Throughout the trial Gerry had always listened intently through his ear pieces.
He would share a few jokes with his two co-accused, who were both on bail, each morning and always looked relatively relaxed, chatting to his legal team at the start and end of each day.
This didn’t change when Dowdall took the stand.
CROSS-EXAMINATION
After relaying his role in booking the room and the alleged two encounters with Hutch, once before the attack and once after, to the Prosecution we got to his cross-examination, which would go on for six and a half days.
It was clear that it was Hutch’s lawyer Brendan Grehan’s intention to paint Dowdall as a liar, a manipulator, and attacked his credibility from every angle and it worked.
Dowdall was convicted of the shocking torture of a man who wanted to buy a motorbike from him – and had his daughter videoed it.
And he went on Joe Duffy in the days following a search of his home by gardai investigating the Regency and claimed to be persecuted.
Grehan pushed him to his very limits and he got under his skin in a week-long interrogation that nearly broke him.
He made sure it would be impossible to believe a word he had to say.
It was proven, despite what he said to the contrary, that Dowdall could not be regarded as a man of good character.
But he stuck to his story and stuck to his guns so much so that Grehan would even later compare his relationship with the truth to Bart Simpson.
It was a box office number of days and was at the centre of this trial.
Early on in the case Grehan said that the “spectre of Jonathan Dowdall giving evidence hung over this trial from the beginning” and that was the case.
But some interesting and questionable points emerged from Dowdall’s whole role in this case – a senior garda testified that he did not know what the room they booked in the Regency was to be used for and he was not a member of a criminal organisation.
Then why was he ever charged with murder and what exactly did he plead guilty to? Why was he jailed for four years?
He had also claimed that numerous trips he made North prior to the Regency were to seek the IRA’s help to mediate in the feud.
Interestingly, he made 14 visits to Castlerea Prison in the space of a year to visit Jerry McCabe’s killer, evil IRA gunman Pearse McAuley.
He told Mr Grehan at one point that there was no feud until the Regency.
If that was the actual case then what was he going North for?
Why was he seeking the IRA’s help to mediate in a feud that in his own words did not exist?
A phone expert later said there is no chance he could have had a meeting with Gerry in the park on the morning of the February 8, when he thought it took place.

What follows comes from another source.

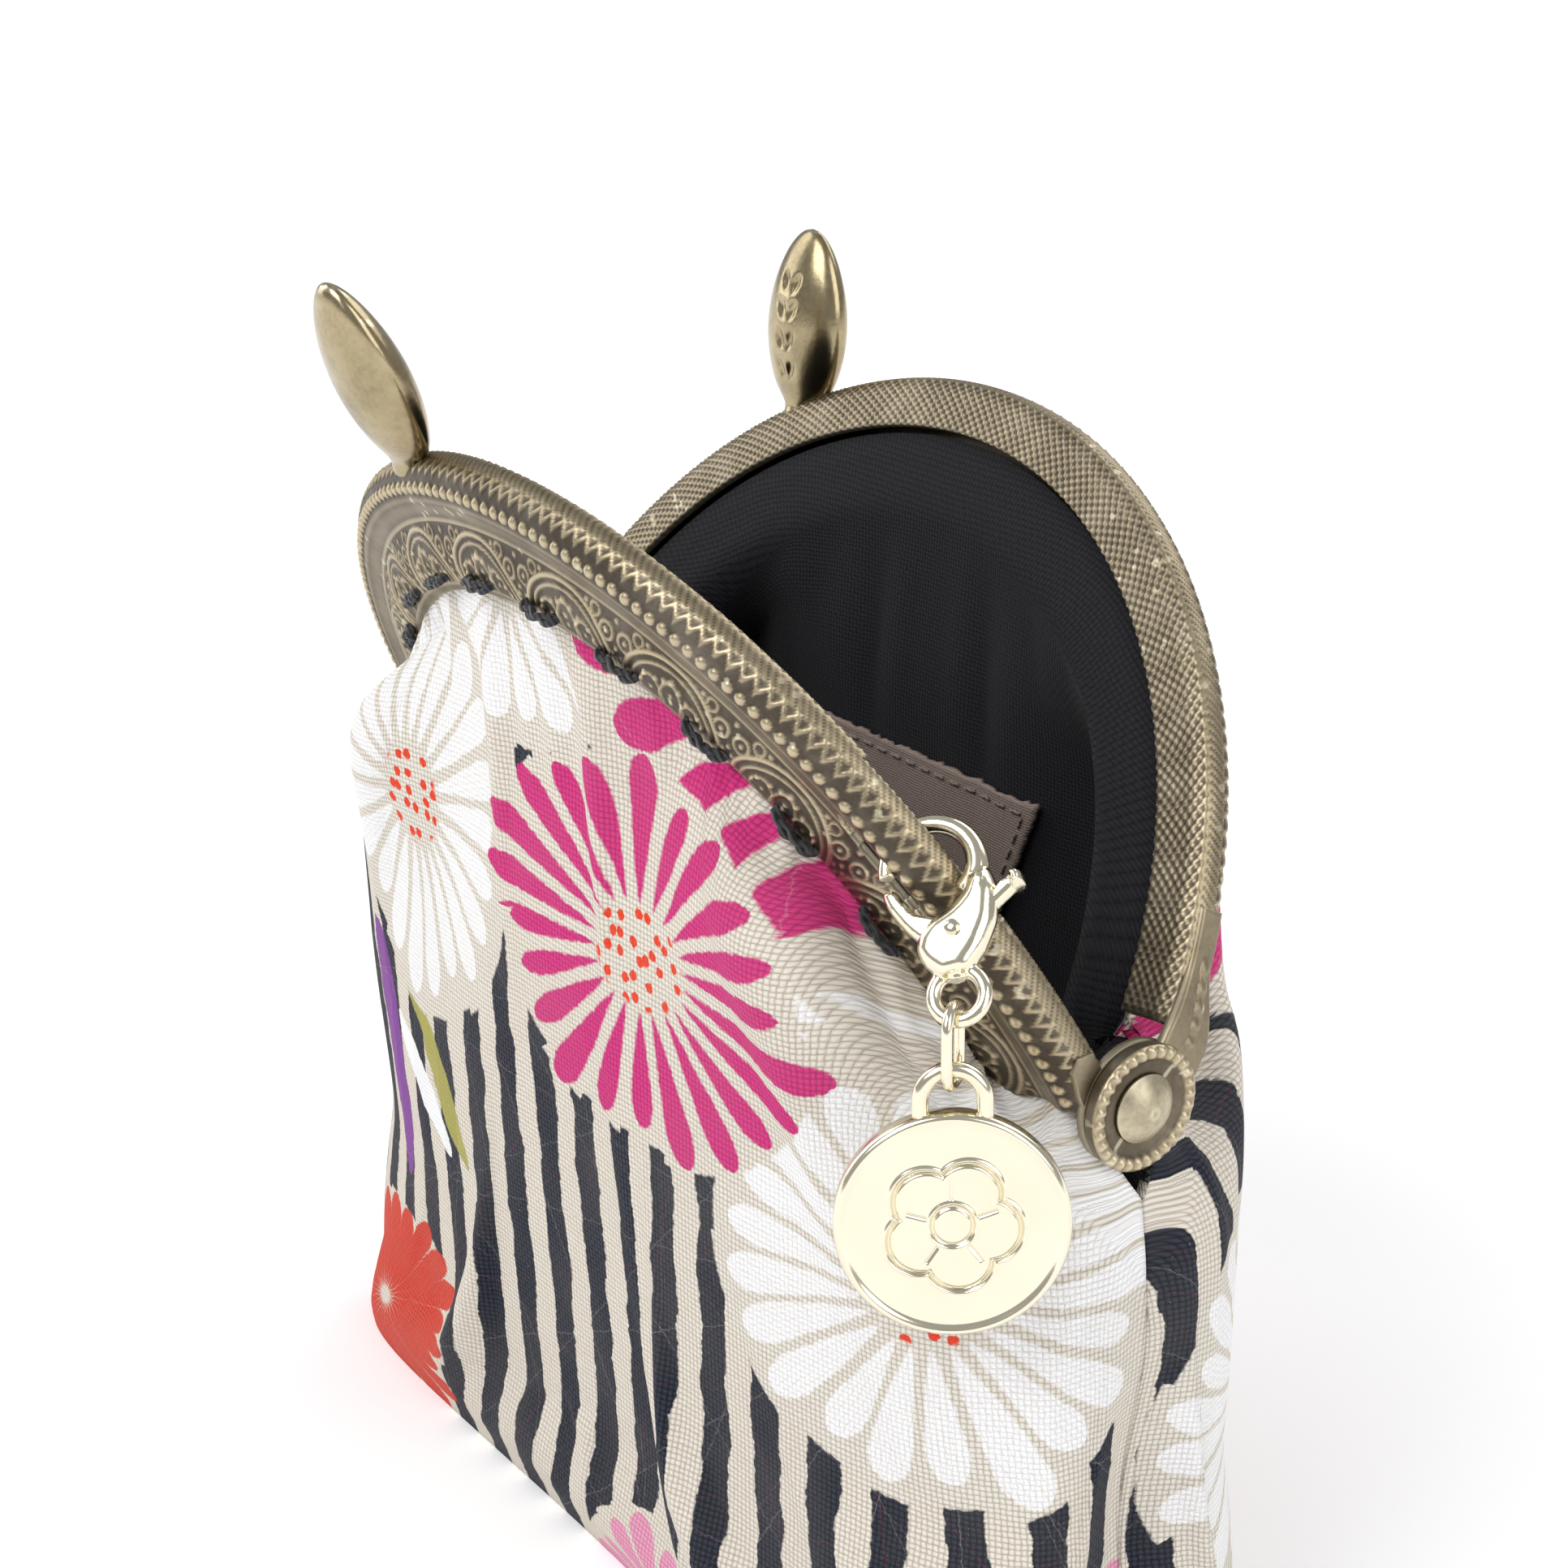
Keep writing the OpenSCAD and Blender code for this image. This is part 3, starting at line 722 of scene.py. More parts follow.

But she didn’t rule out it happening the previous day when his phone was off between 12pm before it pinged off a mast in the Whitehall area at 3.16pm.
It was some way off when he thought it happened though.
The judges basically rubbished everything he had to say based on his character and his history with the truth, to the point of lying in a previous Special Criminal Court.
The court could not accept any of his evidence and didn’t.
UNANSWERED QUESTIONS
There are still many questions that remained unanswered about the most iconic event in the history of the Irish underworld and a number of suspects still at large.
The murder and mayhem that erupted in its aftermath were some of the darkest days this city has ever seen.
The effects of it are still being felt today, in our legal system and on the streets of our capital.
Will there be more charges in relation to the Regency? That remains to be seen. After all, we know at least a dozen people were involved that day.
Some questions remain for the gardai, not least the use and purpose of their Witness Protection Programme.
That’s three major murder trials since 2001 – John Gilligan, Alan Wilson and Gerry Hutch – which have relied on State witness evidence and in each one of those cases three judges, and in case of Wilson, a jury, has chosen to completely ignore what they had to say.
But one significant chapter of the Kinahan-Hutch feud has now officially come to a close.
The next chapter is bound to involve a once bulging net begin to close on international drug kingpins the KOCG.
We await to see what Gerry Hutch’s next move is. No doubt back to the sunshine of his life in Spain will figure very prominently.